[Begin Supplied information]

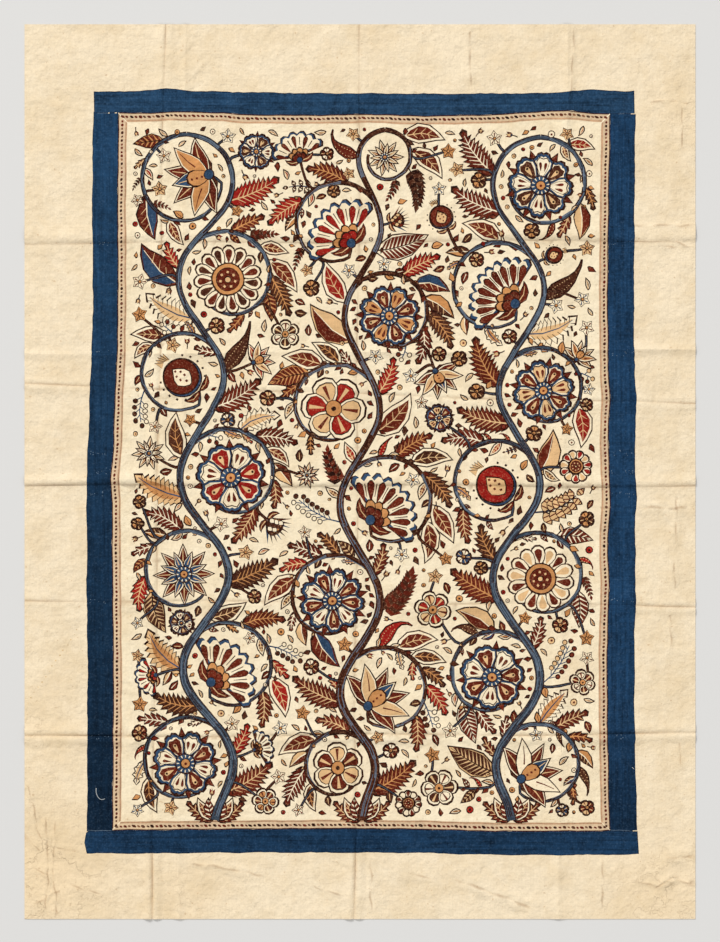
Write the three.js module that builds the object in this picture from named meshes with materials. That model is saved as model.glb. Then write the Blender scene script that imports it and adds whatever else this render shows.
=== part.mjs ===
// A painted and printed cotton wall cloth, laid out flat with its face up.
// Millimetres, +Z up. +Y runs to the top of the design, +X to its right, and the origin is on the
// surface under the middle of the cloth.
import * as THREE from 'three';

// Driving dimensions of the cloth.
const CLOTH_WIDTH = 914;
const CLOTH_LENGTH = 1219;
const CLOTH_THICKNESS = 1.5;

const COTTON = { color: 0xf1dcb9, roughness: 0.95, metalness: 0 };

// Places across a fold where the cloth is bent, as shares of the fold's reach to either side.
const BENDS = [-1, -0.5, 0, 0.5, 1];

// How high the cloth stands at each of those places, as a share of the fold's rise. A ridge is
// creased upwards. A trough is creased down to the surface and springs up beside its line. A step
// stands up on the upper or right side of its line only.
const SECTIONS = {
  ridge: [0, 0.4, 1, 0.4, 0],
  trough: [0, 1, 0.1, 0.8, 0],
  step: [0, 0.1, 0.2, 1, 0],
};

// Longest stretch between bends where the cloth lies flat.
const FLAT_STRETCH = 95;

// Folds that run up the cloth. bottom and top are where the line meets those edges, from the
// middle of the cloth. reach is how far the fold is felt to either side, rise is its full height,
// and lowRise and highRise are the shares of it left at the bottom and top edges.
const UPRIGHT_FOLDS = [
  { bottom: -284, top: -266, reach: 13, rise: 2.6, section: 'trough', lowRise: 1, highRise: 0.6 },
  { bottom: -247, top: -239, reach: 11, rise: 2.0, section: 'ridge', lowRise: 0.7, highRise: 0.8 },
  { bottom: -8, top: 0, reach: 15, rise: 2.6, section: 'trough', lowRise: 1, highRise: 0.2 },
  { bottom: 271, top: 282, reach: 14, rise: 3.2, section: 'ridge', lowRise: 0.6, highRise: 1 },
];

// Folds that run across the cloth. left and right are where the line meets those edges, from the
// middle of the cloth, and leftRise and rightRise are the shares of the rise left there.
const LEVEL_FOLDS = [
  { left: -361, right: -357, reach: 15, rise: 3.4, section: 'trough', leftRise: 1, rightRise: 0.9 },
  { left: -175, right: -183, reach: 13, rise: 1.6, section: 'trough', leftRise: 0.5, rightRise: 1 },
  { left: -19, right: -20, reach: 16, rise: 3.6, section: 'step', leftRise: 1, rightRise: 0.9 },
  { left: 119, right: 92, reach: 12, rise: 1.8, section: 'trough', leftRise: 1, rightRise: 0.5 },
  { left: 160, right: 166, reach: 13, rise: 2.8, section: 'ridge', leftRise: 0.9, rightRise: 0.9 },
  { left: 311, right: 315, reach: 26, rise: 3.0, section: 'step', leftRise: 0.8, rightRise: 1 },
];

// A fold's rise swells and sinks along its line by this share, once every SWELL_LENGTH.
const SWELL = 0.28;
const SWELL_LENGTH = 310;

// How far a fold's line strays from straight, once every STRAY_LENGTH.
const STRAY = 1.4;
const STRAY_LENGTH = 430;

const FULL_TURN = 2 * Math.PI;

// The bends of one direction, in order: the plain edges, the BENDS of each fold, and those that
// cut the flat stretches between. start and end are where a bend's line meets the two edges.
function bendsAcross(span, folds) {
  const bends = [];
  let last = { start: -span / 2, end: -span / 2, share: 0 };
  const addFlatStretch = (next) => {
    const gap = (next.start + next.end - last.start - last.end) / 2;
    const stretches = Math.ceil(gap / FLAT_STRETCH);
    for (let k = 1; k < stretches; k += 1) {
      bends.push({
        start: THREE.MathUtils.lerp(last.start, next.start, k / stretches),
        end: THREE.MathUtils.lerp(last.end, next.end, k / stretches),
        share: 0,
      });
    }
  };
  bends.push(last);
  folds.forEach((fold) => {
    BENDS.forEach((place, n) => {
      const bend = {
        fold,
        start: fold.start + place * fold.reach,
        end: fold.end + place * fold.reach,
        share: SECTIONS[fold.section][n],
      };
      if (n === 0) addFlatStretch(bend);
      bends.push(bend);
      last = bend;
    });
  });
  const edge = { start: span / 2, end: span / 2, share: 0 };
  addFlatStretch(edge);
  bends.push(edge);
  return bends;
}

// Place of a bend's line where it is the given share of its way along the cloth.
function linePlace(bend, along, length) {
  const straight = THREE.MathUtils.lerp(bend.start, bend.end, along);
  if (!bend.fold) return straight;
  const phase = bend.fold.start / STRAY_LENGTH;
  return straight + STRAY * Math.sin(FULL_TURN * ((along * length) / STRAY_LENGTH + phase));
}

// Height of a bend's line above the surface, where it is the given share of its way along.
function lineHeight(bend, along, length) {
  if (!bend.fold) return 0;
  const { rise, startRise, endRise, start } = bend.fold;
  const phase = start / SWELL_LENGTH;
  const swell = 1 + SWELL * Math.sin(FULL_TURN * ((along * length) / SWELL_LENGTH + phase));
  return bend.share * rise * THREE.MathUtils.lerp(startRise, endRise, along) * swell;
}

// One closed sheet of even thickness over a net of bends that follow both sets of folds.
function makeSheet(columns, rows) {
  const places = [];
  [0, CLOTH_THICKNESS].forEach((above) => {
    rows.forEach((row) => {
      const up = (row.start + row.end) / 2 / CLOTH_LENGTH + 0.5;
      columns.forEach((column) => {
        const right = (column.start + column.end) / 2 / CLOTH_WIDTH + 0.5;
        const lift = lineHeight(column, up, CLOTH_LENGTH) + lineHeight(row, right, CLOTH_WIDTH);
        places.push(
          linePlace(column, up, CLOTH_LENGTH),
          linePlace(row, right, CLOTH_WIDTH),
          lift + above,
        );
      });
    });
  });

  const triangles = [];
  const addQuad = (a, b, c, d) => triangles.push(a, b, c, a, c, d);
  const across = columns.length;
  const layer = across * rows.length;
  const under = (column, row) => row * across + column;
  const over = (column, row) => layer + under(column, row);
  const lastColumn = across - 1;
  const lastRow = rows.length - 1;
  for (let row = 0; row < lastRow; row += 1) {
    for (let column = 0; column < lastColumn; column += 1) {
      const [c, r] = [column + 1, row + 1];
      addQuad(over(column, row), over(c, row), over(c, r), over(column, r));
      addQuad(under(column, row), under(column, r), under(c, r), under(c, row));
    }
  }
  for (let column = 0; column < lastColumn; column += 1) {
    const c = column + 1;
    addQuad(under(column, 0), under(c, 0), over(c, 0), over(column, 0));
    addQuad(under(c, lastRow), under(column, lastRow), over(column, lastRow), over(c, lastRow));
  }
  for (let row = 0; row < lastRow; row += 1) {
    const r = row + 1;
    addQuad(under(0, r), under(0, row), over(0, row), over(0, r));
    addQuad(under(lastColumn, row), under(lastColumn, r), over(lastColumn, r), over(lastColumn, row));
  }

  const sheet = new THREE.BufferGeometry();
  sheet.setAttribute('position', new THREE.Float32BufferAttribute(places, 3));
  sheet.setIndex(triangles);
  sheet.computeVertexNormals();
  return sheet;
}

// Folds with their ends named alike, whichever way they run.
const uprightFolds = UPRIGHT_FOLDS.map((fold) => ({
  ...fold, start: fold.bottom, end: fold.top, startRise: fold.lowRise, endRise: fold.highRise,
}));
const levelFolds = LEVEL_FOLDS.map((fold) => ({
  ...fold, start: fold.left, end: fold.right, startRise: fold.leftRise, endRise: fold.rightRise,
}));

const cloth = new THREE.Mesh(
  makeSheet(bendsAcross(CLOTH_WIDTH, uprightFolds), bendsAcross(CLOTH_LENGTH, levelFolds)),
  new THREE.MeshStandardMaterial(COTTON),
);
cloth.name = 'painted_cloth';

const panel = new THREE.Group();
panel.add(cloth);

export default panel;
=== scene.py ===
"""A painted and block-printed cotton wall cloth, laid out flat and seen from straight above."""

import math
import random

import bpy
import numpy as np
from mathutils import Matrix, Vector
from mathutils.geometry import delaunay_2d_cdt


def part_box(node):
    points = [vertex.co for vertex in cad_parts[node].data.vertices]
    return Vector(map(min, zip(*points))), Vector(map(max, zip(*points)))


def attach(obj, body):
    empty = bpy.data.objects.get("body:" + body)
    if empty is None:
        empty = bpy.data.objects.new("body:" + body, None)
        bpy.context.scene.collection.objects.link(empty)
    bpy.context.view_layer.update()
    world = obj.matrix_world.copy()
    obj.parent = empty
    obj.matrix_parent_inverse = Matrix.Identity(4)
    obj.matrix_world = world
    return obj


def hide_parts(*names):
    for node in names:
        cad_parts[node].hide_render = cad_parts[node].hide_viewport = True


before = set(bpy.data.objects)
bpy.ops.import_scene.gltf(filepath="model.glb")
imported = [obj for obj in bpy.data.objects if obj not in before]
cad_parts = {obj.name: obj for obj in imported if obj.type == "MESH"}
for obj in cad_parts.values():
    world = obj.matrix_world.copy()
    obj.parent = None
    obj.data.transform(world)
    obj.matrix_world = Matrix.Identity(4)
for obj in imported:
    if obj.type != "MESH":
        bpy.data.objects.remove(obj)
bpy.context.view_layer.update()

# Lengths are in millimetres until a mesh is made. A place on the cloth is a complex number: the
# millimetres right of the middle, and times 1j the millimetres up from it. Angles are in radians.
# A drawing is a list of dyes with the closed outlines that they fill, the lowest first.
MM = 0.001
TAU = math.tau
joined = np.concatenate

low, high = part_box("painted_cloth")
CLOTH_WIDTH = round((high.x - low.x) / MM, 1)
CLOTH_LENGTH = round((high.y - low.y) / MM, 1)
CLOTH_THICKNESS = 0.8

# The dyes as they look in daylight, in 0 to 255 sRGB, and how unevenly each has soaked in.
DYES = {
    "cloth": ((246, 227, 195), 0.05),
    "ground": ((252, 235, 202), 0.05),
    "back": ((240, 224, 196), 0.06),
    "line": ((42, 18, 11), 0.34),
    "madder": ((98, 34, 20), 0.36),
    "red": ((150, 30, 24), 0.26),
    "brown": ((74, 38, 24), 0.32),
    "ochre": ((204, 142, 86), 0.20),
    "tan": ((226, 184, 132), 0.13),
    "blue": ((46, 68, 94), 0.34),
    "stem": ((58, 68, 80), 0.40),
    "slate": ((104, 116, 130), 0.24),
    "indigo_top": ((38, 68, 97), 0.40),
    "indigo_foot": ((26, 54, 82), 0.40),
    "indigo_left": ((29, 58, 86), 0.40),
    "indigo_right": ((28, 58, 88), 0.40),
    "indigo_edge": ((20, 40, 64), 0.40),
    "faded": ((134, 92, 66), 0.30),
    "worn": ((112, 130, 146), 0.30),
    "rope": ((190, 148, 114), 0.30),
    "blush": ((217, 187, 153), 0.105),
    "stain": ((222, 192, 146), 0.15),
    "thread": ((176, 184, 188), 0.10),
    "seeped_indigo": ((72, 96, 122), 0.45),
    "seeped_line": ((176, 160, 142), 0.36),
    "seeped_madder": ((216, 186, 156), 0.36),
}
DYE_ORDER = list(DYES)
DARK_DYES = ("madder", "red", "brown", "blue", "stem", "line")

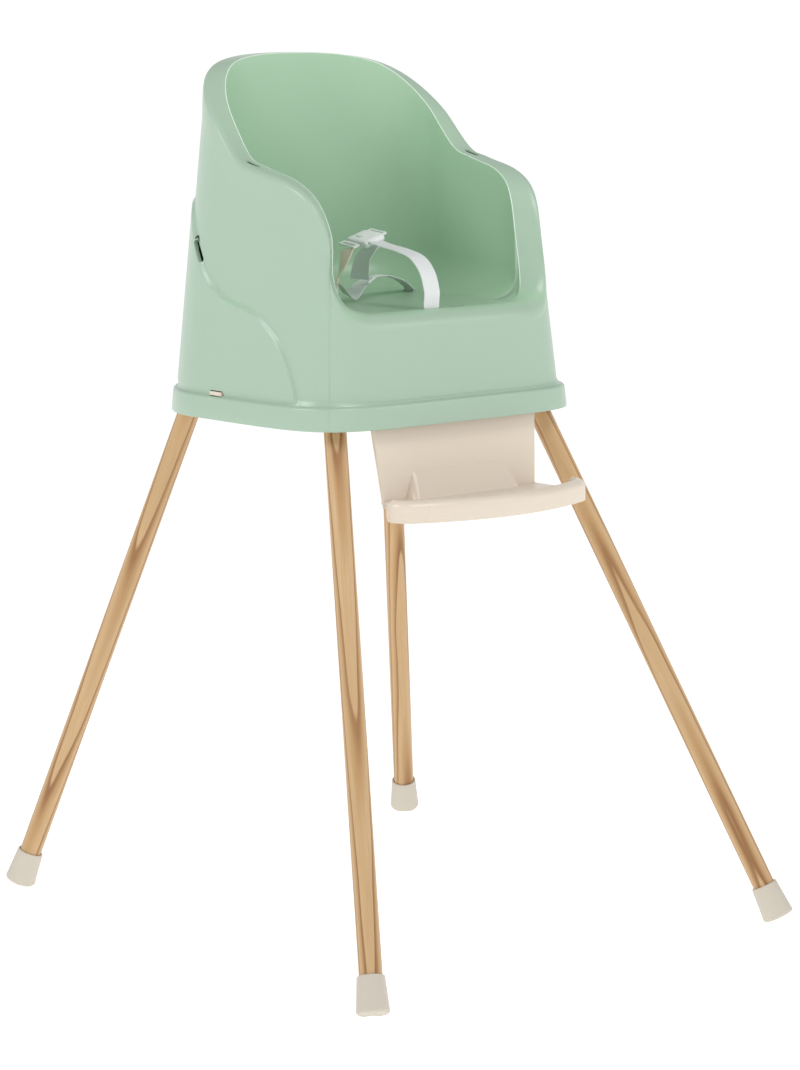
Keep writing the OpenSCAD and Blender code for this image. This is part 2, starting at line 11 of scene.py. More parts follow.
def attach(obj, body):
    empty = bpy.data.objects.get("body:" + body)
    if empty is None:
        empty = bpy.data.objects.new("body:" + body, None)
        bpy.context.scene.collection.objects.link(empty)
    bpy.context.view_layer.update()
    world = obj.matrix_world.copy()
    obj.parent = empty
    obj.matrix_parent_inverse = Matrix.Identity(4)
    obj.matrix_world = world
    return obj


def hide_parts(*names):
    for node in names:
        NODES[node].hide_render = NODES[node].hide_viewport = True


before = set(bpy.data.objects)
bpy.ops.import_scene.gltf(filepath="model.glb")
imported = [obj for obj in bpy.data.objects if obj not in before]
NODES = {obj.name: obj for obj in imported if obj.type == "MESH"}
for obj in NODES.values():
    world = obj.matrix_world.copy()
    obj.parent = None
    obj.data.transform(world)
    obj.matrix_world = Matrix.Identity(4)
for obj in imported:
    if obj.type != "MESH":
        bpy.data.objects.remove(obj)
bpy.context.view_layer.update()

MM = 0.001


# ------------------------------------------------------- curves and places

def smooth(points, steps):
    """Catmull-Rom curve through all the points, with steps in each span."""
    p = np.array(points, float)
    out = []
    for i in range(len(p) - 1):
        a, b, c, d = p[max(i - 1, 0)], p[i], p[i + 1], p[min(i + 2, len(p) - 1)]
        last = i == len(p) - 2
        for k in range(steps + 1 if last else steps):
            t = k / steps
            out.append(0.5 * (2 * b + (c - a) * t + (2 * a - 5 * b + 4 * c - d) * t * t
                              + (3 * b - a - 3 * c + d) * t * t * t))
    return np.array(out)


def unit(v):
    """The vector at length 1."""
    v = np.array(v, float)
    return v / np.linalg.norm(v)


def smoothstep(x, low, high):
    """0 below low, 1 above high and an even curve between them."""
    t = np.clip((x - low) / (high - low), 0, 1)
    return t * t * (3 - 2 * t)


def run_lengths(points):
    """Distance along a polyline at each of its points."""
    steps = np.linalg.norm(np.diff(points, axis=0), axis=1)
    return np.concatenate([[0], np.cumsum(steps)])


def arc(n):
    """Angles of a quarter turn in n steps."""
    return [math.radians(90 * k / n) for k in range(n + 1)]


def falloff(edge, r):
    """How far a rounding of radius r falls away at a distance from the edge."""
    return r * (1 - math.sqrt(max(0.0, 1 - (1 - min(edge / r, 1)) ** 2)))


def placed(at, *turns):
    """A place, then turns about its own axes, each as (degrees, axis)."""
    matrix = Matrix.Translation(at)
    for degrees, axis in turns:
        matrix = matrix @ Matrix.Rotation(math.radians(degrees), 4, axis)
    return matrix


# ------------------------------------------------------------------ meshes

def linked(name, data):
    """A new object in the scene."""
    obj = bpy.data.objects.new(name, data)
    bpy.context.scene.collection.objects.link(obj)
    return obj


def piece(name, verts, faces, material, body, sharp=35):
    """A mesh from points in millimetres, riding on a body of the chair."""
    mesh = bpy.data.meshes.new(name)
    mesh.from_pydata((np.array(verts, float) * MM).tolist(), [], faces)
    mesh.validate()
    obj = linked(name, mesh)
    finish_piece(obj, material, body, sharp)
    return obj


def dress_mesh(mesh, material, sharp):
    """Smooth shading, hard edges above an angle in degrees, one material."""
    mesh.polygons.foreach_set("use_smooth", [True] * len(mesh.polygons))
    mesh.set_sharp_from_angle(angle=math.radians(sharp))
    mesh.materials.clear()
    mesh.materials.append(material)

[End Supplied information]

Your task:
Return exactly the lines from the line that has "const cloth = new" to the line that has "zip(*points))), Vector(map(max, zip(*points)))", both of them included.

Complete response:
const cloth = new THREE.Mesh(
  makeSheet(bendsAcross(CLOTH_WIDTH, uprightFolds), bendsAcross(CLOTH_LENGTH, levelFolds)),
  new THREE.MeshStandardMaterial(COTTON),
);
cloth.name = 'painted_cloth';

const panel = new THREE.Group();
panel.add(cloth);

export default panel;
=== scene.py ===
"""A painted and block-printed cotton wall cloth, laid out flat and seen from straight above."""

import math
import random

import bpy
import numpy as np
from mathutils import Matrix, Vector
from mathutils.geometry import delaunay_2d_cdt


def part_box(node):
    points = [vertex.co for vertex in cad_parts[node].data.vertices]
    return Vector(map(min, zip(*points))), Vector(map(max, zip(*points)))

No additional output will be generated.